上面施压,我仍旧没有改变主意,暴风雨来临前,我怎能逃避。我的坚持,让主任对我很失望,可终究名额还是给了罗亮。正当我沉浸在这争取到的胜利之中,一个不知道是好还是坏的消息传到了我的耳里,嘉琪的父亲查出了肝癌晚期,送到北京去治疗了,这周刚走。

我哑然,这件事发生后,知行的父亲又要靠谁去挽救。

曲杰的电话来的真是时候,“子榆,我能不能帮上你的忙?”

“谢谢你,不过,我不知道自己需要人帮忙。”我的回答平静极了。他是聪明人,所以不提之前的见面,而我在见到他爱人后才得知他爱人是嘉琪的表姐,原来这个圈子是这样错综复杂的关系,他当时肯定不好插手,如今,嘉琪和知行的事情作罢,曲杰也没有什么要顾忌的,就可以光明正大的来帮忙。

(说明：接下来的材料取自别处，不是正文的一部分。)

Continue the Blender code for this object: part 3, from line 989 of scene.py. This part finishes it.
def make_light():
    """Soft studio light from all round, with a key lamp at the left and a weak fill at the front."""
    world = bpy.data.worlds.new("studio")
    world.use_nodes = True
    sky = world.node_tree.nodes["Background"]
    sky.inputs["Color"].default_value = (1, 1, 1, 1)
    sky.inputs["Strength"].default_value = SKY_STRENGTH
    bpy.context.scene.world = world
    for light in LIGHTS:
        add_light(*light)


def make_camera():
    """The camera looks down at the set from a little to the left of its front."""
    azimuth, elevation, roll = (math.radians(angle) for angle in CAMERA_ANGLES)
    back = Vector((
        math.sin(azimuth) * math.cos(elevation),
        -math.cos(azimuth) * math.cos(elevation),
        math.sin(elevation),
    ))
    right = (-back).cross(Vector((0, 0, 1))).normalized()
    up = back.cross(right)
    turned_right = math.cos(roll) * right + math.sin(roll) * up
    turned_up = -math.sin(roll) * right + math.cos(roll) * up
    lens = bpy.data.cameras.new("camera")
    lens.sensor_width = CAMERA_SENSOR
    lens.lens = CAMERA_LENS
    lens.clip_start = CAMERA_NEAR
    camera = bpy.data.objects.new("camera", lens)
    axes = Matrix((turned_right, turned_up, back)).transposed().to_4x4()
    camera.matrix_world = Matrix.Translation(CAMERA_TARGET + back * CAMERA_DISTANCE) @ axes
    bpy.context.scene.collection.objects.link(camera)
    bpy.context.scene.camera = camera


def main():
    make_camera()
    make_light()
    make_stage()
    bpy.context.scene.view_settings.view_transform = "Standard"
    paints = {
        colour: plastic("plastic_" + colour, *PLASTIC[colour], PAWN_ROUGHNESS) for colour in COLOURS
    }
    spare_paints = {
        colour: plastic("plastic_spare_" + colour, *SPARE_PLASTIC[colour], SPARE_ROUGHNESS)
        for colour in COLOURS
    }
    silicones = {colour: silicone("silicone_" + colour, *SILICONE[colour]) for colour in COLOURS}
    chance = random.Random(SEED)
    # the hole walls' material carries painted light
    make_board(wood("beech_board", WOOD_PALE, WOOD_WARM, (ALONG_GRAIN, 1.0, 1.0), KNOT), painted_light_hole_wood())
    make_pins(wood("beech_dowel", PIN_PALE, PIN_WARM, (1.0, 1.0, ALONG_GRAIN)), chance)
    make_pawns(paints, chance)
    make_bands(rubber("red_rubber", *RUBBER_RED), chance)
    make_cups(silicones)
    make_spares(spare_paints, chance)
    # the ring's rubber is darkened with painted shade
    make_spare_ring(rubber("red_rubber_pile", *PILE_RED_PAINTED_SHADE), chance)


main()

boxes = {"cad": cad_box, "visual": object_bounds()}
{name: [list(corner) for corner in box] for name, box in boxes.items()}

“你别拒人千里,适当的低头是为了扬的更高。季伯父的事情还是有办法的。”他认真的口气,让我觉得我不曾认识他,

“你跟我说这些做什么,”我虽然心中感激他的关心,可是嘴上还是不服软,

“丫头,他早就找过我了,现在事情在运作中,季伯父最后还是会受点委屈,不过,最终还会是一名合格的□□员。”曲杰这个时候还不忘幽默,

我差不多明白他的意思了,可是怎么是他来说,而不是知行来告诉我?我有些不解,

“我先透露点消息给你是为了你工作安心。再说了,我得巴着你,因为我爱人会在你的医院生宝宝,你到时候得出实力帮忙。”他的语气轻松,

“不说了,挂了,有事联系,这是我的私人电话。”

我很感动,因为遇上贵人。什么要我出实力帮忙,那都是顾及我的面子说的话,他爱人生孩子点谁做麻醉都可以,找我,我的资格怕还不够呢。